■ DIRECTIONS FOR THIS TASK
Output every line below exactly.

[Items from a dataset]
________________________
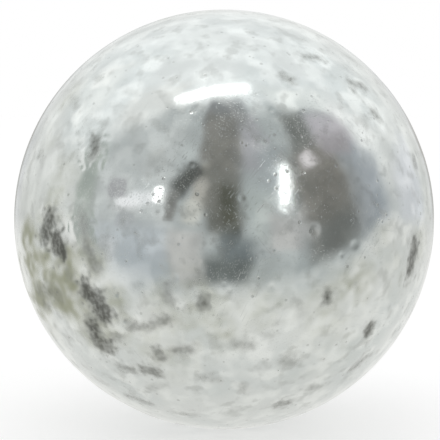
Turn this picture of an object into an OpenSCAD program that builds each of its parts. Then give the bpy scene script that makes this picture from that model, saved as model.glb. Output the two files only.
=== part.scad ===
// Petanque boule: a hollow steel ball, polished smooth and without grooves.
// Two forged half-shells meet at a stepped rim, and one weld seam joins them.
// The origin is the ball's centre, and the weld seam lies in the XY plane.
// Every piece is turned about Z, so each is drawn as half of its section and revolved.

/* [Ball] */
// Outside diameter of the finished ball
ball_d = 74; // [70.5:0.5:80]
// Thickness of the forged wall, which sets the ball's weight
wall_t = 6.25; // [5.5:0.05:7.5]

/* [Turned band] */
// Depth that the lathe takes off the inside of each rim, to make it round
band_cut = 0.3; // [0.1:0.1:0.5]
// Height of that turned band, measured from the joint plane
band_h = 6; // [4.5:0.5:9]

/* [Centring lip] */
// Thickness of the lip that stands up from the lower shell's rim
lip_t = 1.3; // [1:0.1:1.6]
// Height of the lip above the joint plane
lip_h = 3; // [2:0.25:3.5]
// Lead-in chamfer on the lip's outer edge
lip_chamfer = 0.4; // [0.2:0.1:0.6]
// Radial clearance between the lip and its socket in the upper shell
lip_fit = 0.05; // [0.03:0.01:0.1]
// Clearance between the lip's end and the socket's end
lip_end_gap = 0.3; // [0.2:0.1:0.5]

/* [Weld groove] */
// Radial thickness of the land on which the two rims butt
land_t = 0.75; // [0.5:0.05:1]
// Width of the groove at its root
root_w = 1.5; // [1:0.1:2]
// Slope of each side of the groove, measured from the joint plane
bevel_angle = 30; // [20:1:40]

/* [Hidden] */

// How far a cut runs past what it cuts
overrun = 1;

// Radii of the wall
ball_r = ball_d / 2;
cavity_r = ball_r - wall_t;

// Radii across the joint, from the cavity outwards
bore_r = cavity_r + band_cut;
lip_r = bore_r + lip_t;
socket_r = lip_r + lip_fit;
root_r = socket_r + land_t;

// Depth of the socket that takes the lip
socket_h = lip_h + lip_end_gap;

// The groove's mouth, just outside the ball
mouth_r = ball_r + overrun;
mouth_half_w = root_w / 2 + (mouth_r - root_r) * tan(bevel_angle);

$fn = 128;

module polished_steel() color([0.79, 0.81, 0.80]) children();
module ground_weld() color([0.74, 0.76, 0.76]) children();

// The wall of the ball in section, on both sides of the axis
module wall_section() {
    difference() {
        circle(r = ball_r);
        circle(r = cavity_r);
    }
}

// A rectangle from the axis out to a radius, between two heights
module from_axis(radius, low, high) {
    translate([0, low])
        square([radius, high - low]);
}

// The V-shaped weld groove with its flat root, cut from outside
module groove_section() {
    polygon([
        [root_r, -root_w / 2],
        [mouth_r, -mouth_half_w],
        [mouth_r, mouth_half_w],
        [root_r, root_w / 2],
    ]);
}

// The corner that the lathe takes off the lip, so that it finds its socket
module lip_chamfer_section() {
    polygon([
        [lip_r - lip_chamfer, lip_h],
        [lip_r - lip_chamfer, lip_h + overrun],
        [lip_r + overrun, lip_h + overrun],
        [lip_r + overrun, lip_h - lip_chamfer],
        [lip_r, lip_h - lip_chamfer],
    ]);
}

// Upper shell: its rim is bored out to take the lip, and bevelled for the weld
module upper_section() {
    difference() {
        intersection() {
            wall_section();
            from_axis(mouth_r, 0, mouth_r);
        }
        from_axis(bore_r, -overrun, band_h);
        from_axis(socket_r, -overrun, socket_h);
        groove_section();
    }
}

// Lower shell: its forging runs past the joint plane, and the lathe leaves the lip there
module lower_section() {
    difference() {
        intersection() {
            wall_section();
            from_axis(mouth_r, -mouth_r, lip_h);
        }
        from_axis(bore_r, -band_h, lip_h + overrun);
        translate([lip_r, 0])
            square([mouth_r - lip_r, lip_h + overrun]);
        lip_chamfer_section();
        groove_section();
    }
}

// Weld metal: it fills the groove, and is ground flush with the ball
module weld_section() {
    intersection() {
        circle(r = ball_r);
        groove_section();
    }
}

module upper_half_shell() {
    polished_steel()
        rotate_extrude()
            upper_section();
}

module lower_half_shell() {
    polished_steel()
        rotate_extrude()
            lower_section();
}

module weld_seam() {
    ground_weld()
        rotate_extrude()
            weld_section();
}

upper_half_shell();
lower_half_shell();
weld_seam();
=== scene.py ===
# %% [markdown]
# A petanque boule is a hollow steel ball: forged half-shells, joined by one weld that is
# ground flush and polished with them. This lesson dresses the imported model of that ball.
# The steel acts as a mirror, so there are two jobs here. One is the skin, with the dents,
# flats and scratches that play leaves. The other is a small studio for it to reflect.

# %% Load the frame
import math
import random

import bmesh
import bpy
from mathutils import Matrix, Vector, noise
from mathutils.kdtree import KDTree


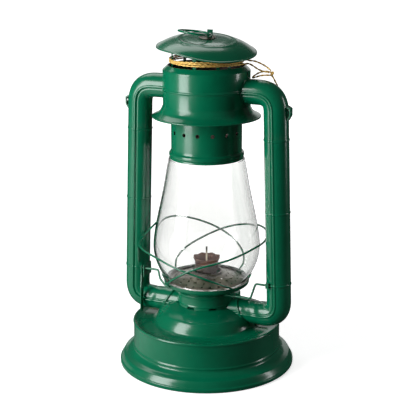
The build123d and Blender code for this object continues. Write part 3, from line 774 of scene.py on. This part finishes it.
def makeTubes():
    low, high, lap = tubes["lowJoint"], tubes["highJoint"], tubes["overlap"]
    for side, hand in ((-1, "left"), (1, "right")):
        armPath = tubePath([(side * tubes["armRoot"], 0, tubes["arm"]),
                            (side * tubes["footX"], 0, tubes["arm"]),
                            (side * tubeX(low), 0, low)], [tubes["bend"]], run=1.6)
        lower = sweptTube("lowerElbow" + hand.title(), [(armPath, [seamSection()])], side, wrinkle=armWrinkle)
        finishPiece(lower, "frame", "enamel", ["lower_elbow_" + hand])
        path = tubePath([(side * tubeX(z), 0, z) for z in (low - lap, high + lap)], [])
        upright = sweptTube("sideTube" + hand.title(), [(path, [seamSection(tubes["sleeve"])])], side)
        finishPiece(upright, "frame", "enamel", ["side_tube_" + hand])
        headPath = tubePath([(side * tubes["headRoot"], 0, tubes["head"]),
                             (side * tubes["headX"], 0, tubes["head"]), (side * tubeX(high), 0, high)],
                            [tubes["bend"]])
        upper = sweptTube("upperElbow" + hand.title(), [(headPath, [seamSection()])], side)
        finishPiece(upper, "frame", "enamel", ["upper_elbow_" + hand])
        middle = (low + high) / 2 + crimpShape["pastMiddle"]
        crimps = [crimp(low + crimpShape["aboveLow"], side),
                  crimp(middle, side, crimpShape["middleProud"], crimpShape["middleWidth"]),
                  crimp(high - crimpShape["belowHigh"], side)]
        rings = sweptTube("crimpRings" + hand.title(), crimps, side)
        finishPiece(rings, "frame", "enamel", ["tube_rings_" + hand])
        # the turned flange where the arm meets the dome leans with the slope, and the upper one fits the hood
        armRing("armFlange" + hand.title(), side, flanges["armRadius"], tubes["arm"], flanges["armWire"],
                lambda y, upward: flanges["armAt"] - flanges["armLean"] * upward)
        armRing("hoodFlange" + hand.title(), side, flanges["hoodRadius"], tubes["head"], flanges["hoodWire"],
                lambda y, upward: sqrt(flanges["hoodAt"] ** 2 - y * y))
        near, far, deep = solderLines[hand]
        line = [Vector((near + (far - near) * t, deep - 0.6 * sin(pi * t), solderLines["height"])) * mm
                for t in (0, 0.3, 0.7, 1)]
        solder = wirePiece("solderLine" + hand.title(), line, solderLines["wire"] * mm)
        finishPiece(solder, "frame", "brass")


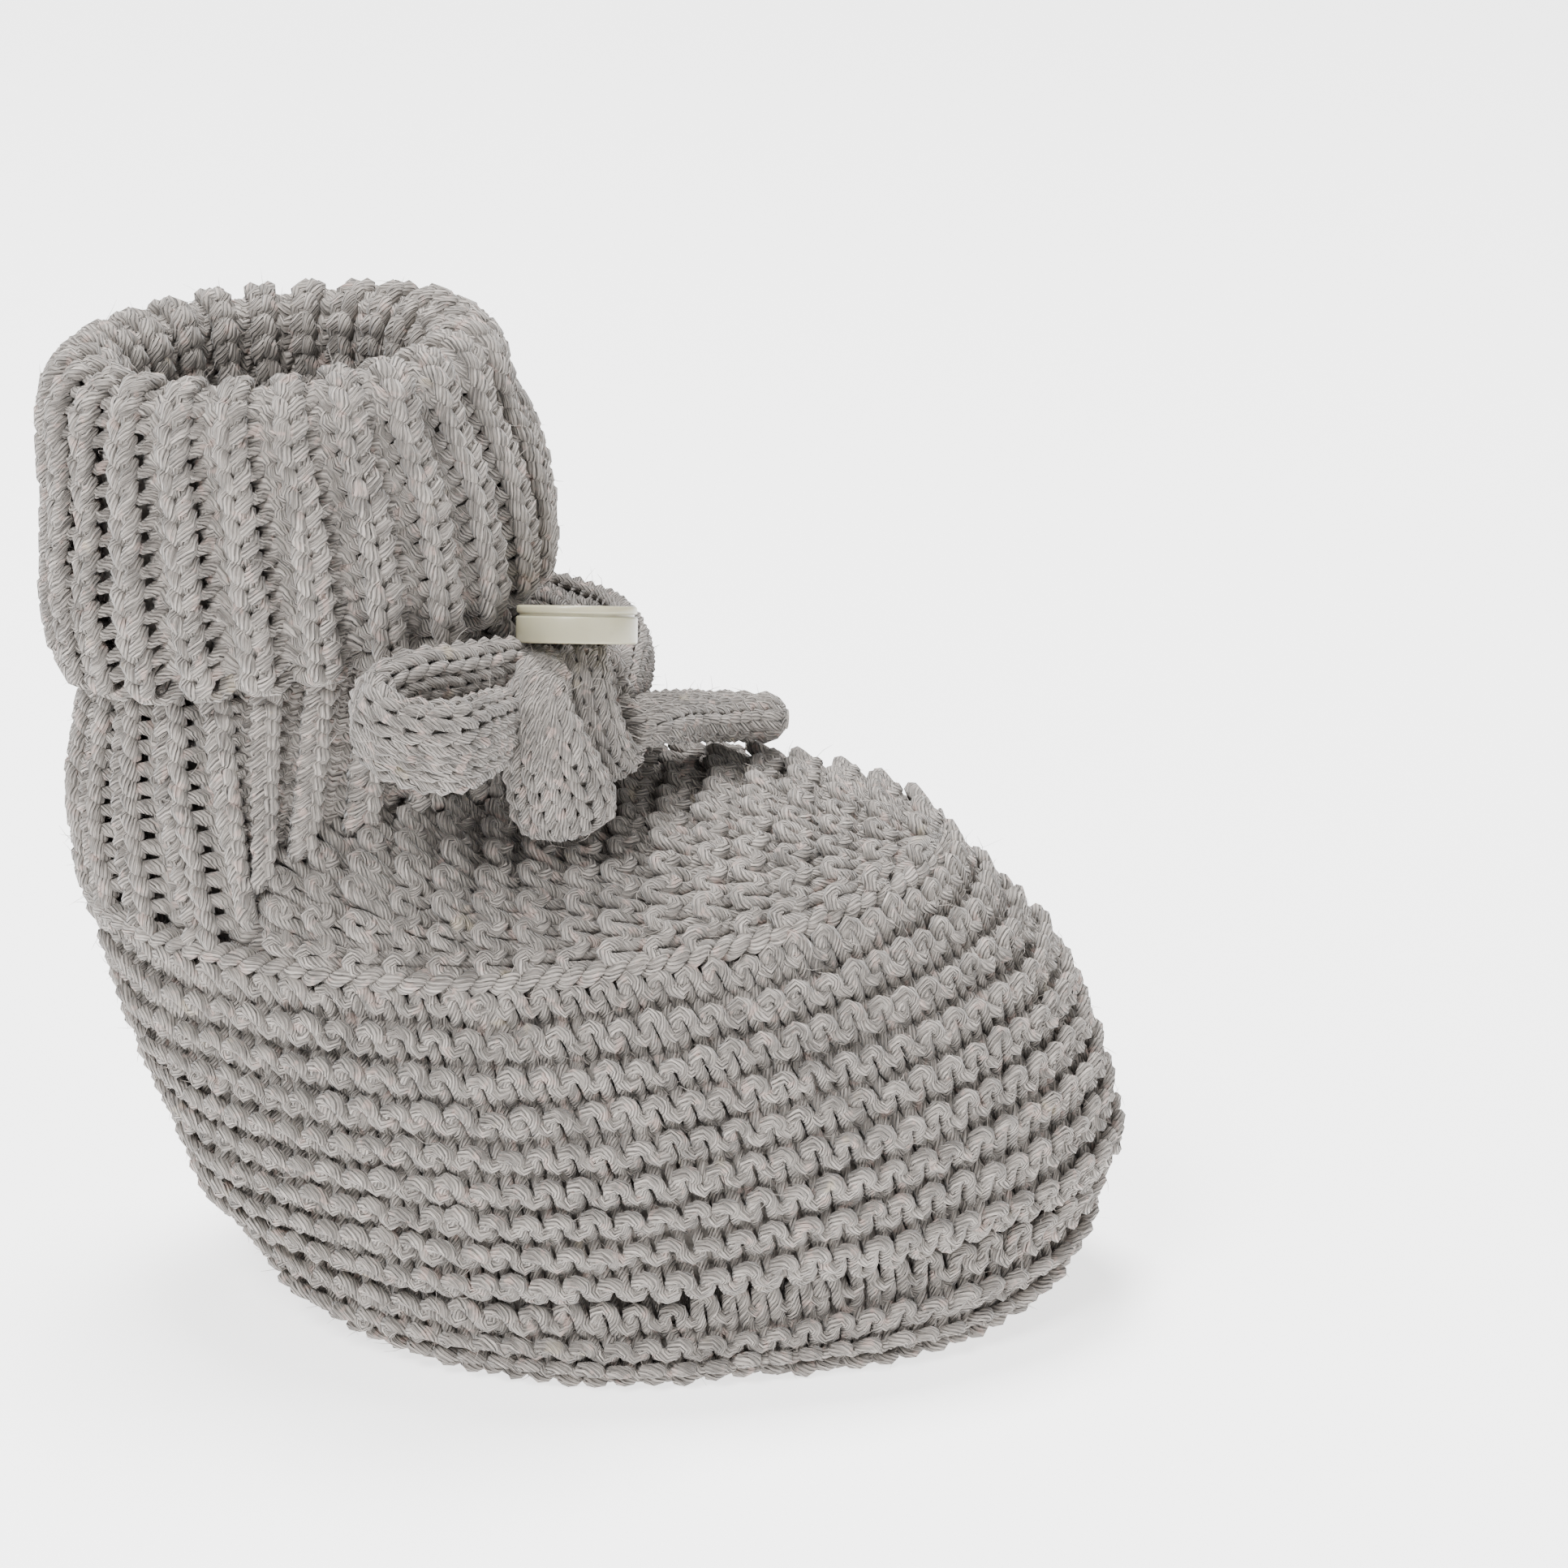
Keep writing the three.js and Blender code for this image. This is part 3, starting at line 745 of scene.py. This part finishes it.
________________________
■ EXERCISE ANSWER
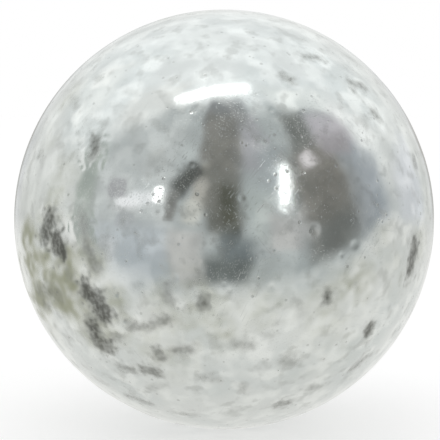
Turn this picture of an object into an OpenSCAD program that builds each of its parts. Then give the bpy scene script that makes this picture from that model, saved as model.glb. Output the two files only.
=== part.scad ===
// Petanque boule: a hollow steel ball, polished smooth and without grooves.
// Two forged half-shells meet at a stepped rim, and one weld seam joins them.
// The origin is the ball's centre, and the weld seam lies in the XY plane.
// Every piece is turned about Z, so each is drawn as half of its section and revolved.

/* [Ball] */
// Outside diameter of the finished ball
ball_d = 74; // [70.5:0.5:80]
// Thickness of the forged wall, which sets the ball's weight
wall_t = 6.25; // [5.5:0.05:7.5]

/* [Turned band] */
// Depth that the lathe takes off the inside of each rim, to make it round
band_cut = 0.3; // [0.1:0.1:0.5]
// Height of that turned band, measured from the joint plane
band_h = 6; // [4.5:0.5:9]

/* [Centring lip] */
// Thickness of the lip that stands up from the lower shell's rim
lip_t = 1.3; // [1:0.1:1.6]
// Height of the lip above the joint plane
lip_h = 3; // [2:0.25:3.5]
// Lead-in chamfer on the lip's outer edge
lip_chamfer = 0.4; // [0.2:0.1:0.6]
// Radial clearance between the lip and its socket in the upper shell
lip_fit = 0.05; // [0.03:0.01:0.1]
// Clearance between the lip's end and the socket's end
lip_end_gap = 0.3; // [0.2:0.1:0.5]

/* [Weld groove] */
// Radial thickness of the land on which the two rims butt
land_t = 0.75; // [0.5:0.05:1]
// Width of the groove at its root
root_w = 1.5; // [1:0.1:2]
// Slope of each side of the groove, measured from the joint plane
bevel_angle = 30; // [20:1:40]

/* [Hidden] */

// How far a cut runs past what it cuts
overrun = 1;

// Radii of the wall
ball_r = ball_d / 2;
cavity_r = ball_r - wall_t;

// Radii across the joint, from the cavity outwards
bore_r = cavity_r + band_cut;
lip_r = bore_r + lip_t;
socket_r = lip_r + lip_fit;
root_r = socket_r + land_t;

// Depth of the socket that takes the lip
socket_h = lip_h + lip_end_gap;

// The groove's mouth, just outside the ball
mouth_r = ball_r + overrun;
mouth_half_w = root_w / 2 + (mouth_r - root_r) * tan(bevel_angle);

$fn = 128;

module polished_steel() color([0.79, 0.81, 0.80]) children();
module ground_weld() color([0.74, 0.76, 0.76]) children();

// The wall of the ball in section, on both sides of the axis
module wall_section() {
    difference() {
        circle(r = ball_r);
        circle(r = cavity_r);
    }
}

// A rectangle from the axis out to a radius, between two heights
module from_axis(radius, low, high) {
    translate([0, low])
        square([radius, high - low]);
}

// The V-shaped weld groove with its flat root, cut from outside
module groove_section() {
    polygon([
        [root_r, -root_w / 2],
        [mouth_r, -mouth_half_w],
        [mouth_r, mouth_half_w],
        [root_r, root_w / 2],
    ]);
}

// The corner that the lathe takes off the lip, so that it finds its socket
module lip_chamfer_section() {
    polygon([
        [lip_r - lip_chamfer, lip_h],
        [lip_r - lip_chamfer, lip_h + overrun],
        [lip_r + overrun, lip_h + overrun],
        [lip_r + overrun, lip_h - lip_chamfer],
        [lip_r, lip_h - lip_chamfer],
    ]);
}

// Upper shell: its rim is bored out to take the lip, and bevelled for the weld
module upper_section() {
    difference() {
        intersection() {
            wall_section();
            from_axis(mouth_r, 0, mouth_r);
        }
        from_axis(bore_r, -overrun, band_h);
        from_axis(socket_r, -overrun, socket_h);
        groove_section();
    }
}

// Lower shell: its forging runs past the joint plane, and the lathe leaves the lip there
module lower_section() {
    difference() {
        intersection() {
            wall_section();
            from_axis(mouth_r, -mouth_r, lip_h);
        }
        from_axis(bore_r, -band_h, lip_h + overrun);
        translate([lip_r, 0])
            square([mouth_r - lip_r, lip_h + overrun]);
        lip_chamfer_section();
        groove_section();
    }
}

// Weld metal: it fills the groove, and is ground flush with the ball
module weld_section() {
    intersection() {
        circle(r = ball_r);
        groove_section();
    }
}

module upper_half_shell() {
    polished_steel()
        rotate_extrude()
            upper_section();
}

module lower_half_shell() {
    polished_steel()
        rotate_extrude()
            lower_section();
}

module weld_seam() {
    ground_weld()
        rotate_extrude()
            weld_section();
}

upper_half_shell();
lower_half_shell();
weld_seam();
=== scene.py ===
# %% [markdown]
# A petanque boule is a hollow steel ball: forged half-shells, joined by one weld that is
# ground flush and polished with them. This lesson dresses the imported model of that ball.
# The steel acts as a mirror, so there are two jobs here. One is the skin, with the dents,
# flats and scratches that play leaves. The other is a small studio for it to reflect.

# %% Load the frame
import math
import random

import bmesh
import bpy
from mathutils import Matrix, Vector, noise
from mathutils.kdtree import KDTree


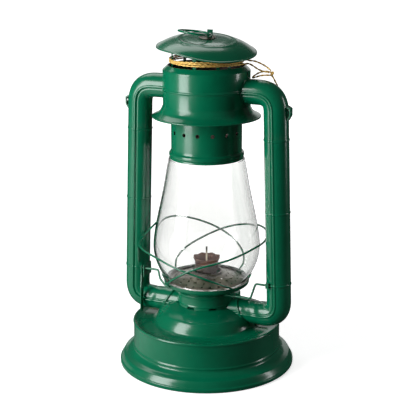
The build123d and Blender code for this object continues. Write part 3, from line 774 of scene.py on. This part finishes it.
def makeTubes():
    low, high, lap = tubes["lowJoint"], tubes["highJoint"], tubes["overlap"]
    for side, hand in ((-1, "left"), (1, "right")):
        armPath = tubePath([(side * tubes["armRoot"], 0, tubes["arm"]),
                            (side * tubes["footX"], 0, tubes["arm"]),
                            (side * tubeX(low), 0, low)], [tubes["bend"]], run=1.6)
        lower = sweptTube("lowerElbow" + hand.title(), [(armPath, [seamSection()])], side, wrinkle=armWrinkle)
        finishPiece(lower, "frame", "enamel", ["lower_elbow_" + hand])
        path = tubePath([(side * tubeX(z), 0, z) for z in (low - lap, high + lap)], [])
        upright = sweptTube("sideTube" + hand.title(), [(path, [seamSection(tubes["sleeve"])])], side)
        finishPiece(upright, "frame", "enamel", ["side_tube_" + hand])
        headPath = tubePath([(side * tubes["headRoot"], 0, tubes["head"]),
                             (side * tubes["headX"], 0, tubes["head"]), (side * tubeX(high), 0, high)],
                            [tubes["bend"]])
        upper = sweptTube("upperElbow" + hand.title(), [(headPath, [seamSection()])], side)
        finishPiece(upper, "frame", "enamel", ["upper_elbow_" + hand])
        middle = (low + high) / 2 + crimpShape["pastMiddle"]
        crimps = [crimp(low + crimpShape["aboveLow"], side),
                  crimp(middle, side, crimpShape["middleProud"], crimpShape["middleWidth"]),
                  crimp(high - crimpShape["belowHigh"], side)]
        rings = sweptTube("crimpRings" + hand.title(), crimps, side)
        finishPiece(rings, "frame", "enamel", ["tube_rings_" + hand])
        # the turned flange where the arm meets the dome leans with the slope, and the upper one fits the hood
        armRing("armFlange" + hand.title(), side, flanges["armRadius"], tubes["arm"], flanges["armWire"],
                lambda y, upward: flanges["armAt"] - flanges["armLean"] * upward)
        armRing("hoodFlange" + hand.title(), side, flanges["hoodRadius"], tubes["head"], flanges["hoodWire"],
                lambda y, upward: sqrt(flanges["hoodAt"] ** 2 - y * y))
        near, far, deep = solderLines[hand]
        line = [Vector((near + (far - near) * t, deep - 0.6 * sin(pi * t), solderLines["height"])) * mm
                for t in (0, 0.3, 0.7, 1)]
        solder = wirePiece("solderLine" + hand.title(), line, solderLines["wire"] * mm)
        finishPiece(solder, "frame", "brass")


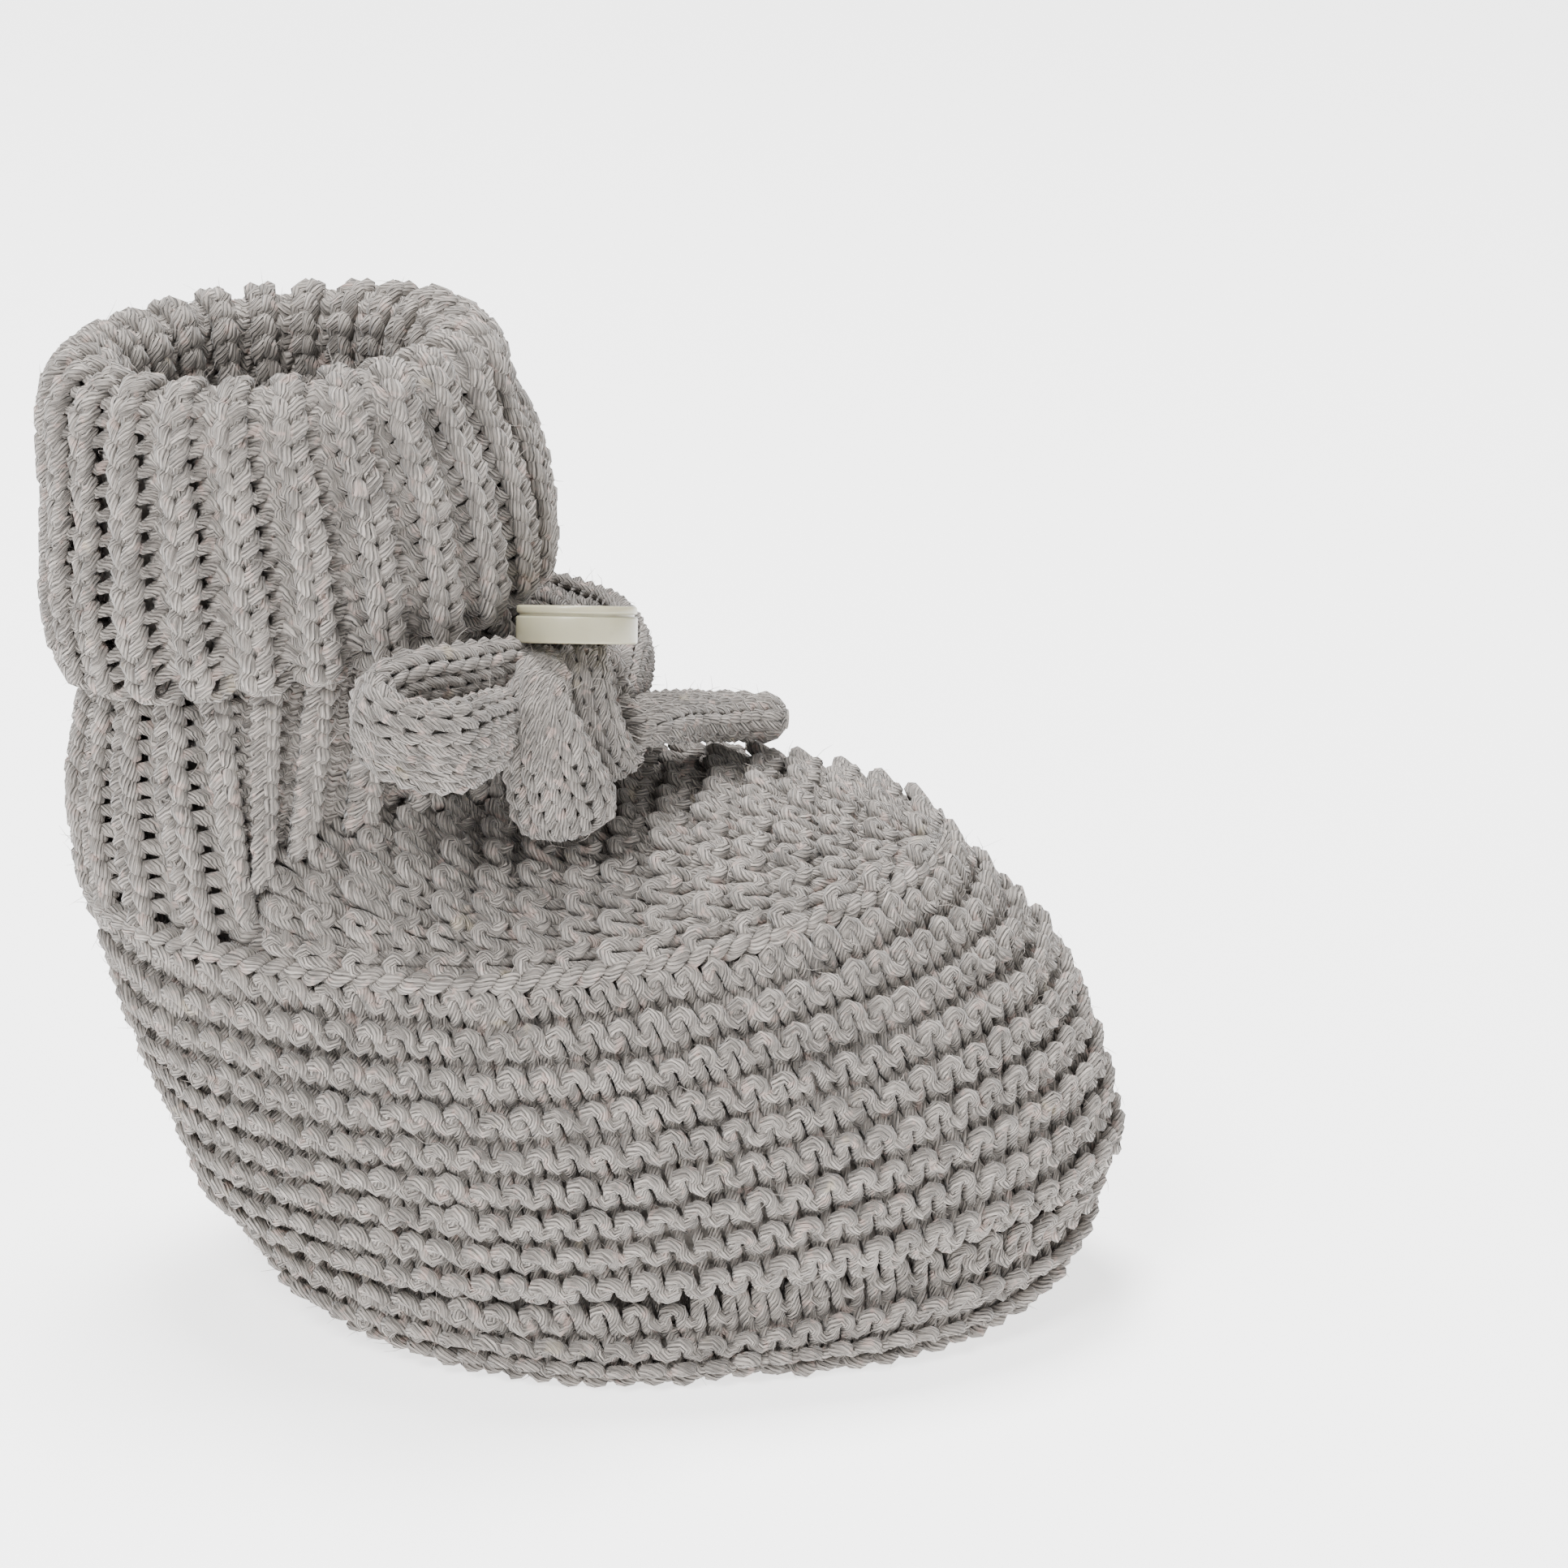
Keep writing the three.js and Blender code for this image. This is part 3, starting at line 745 of scene.py. This part finishes it.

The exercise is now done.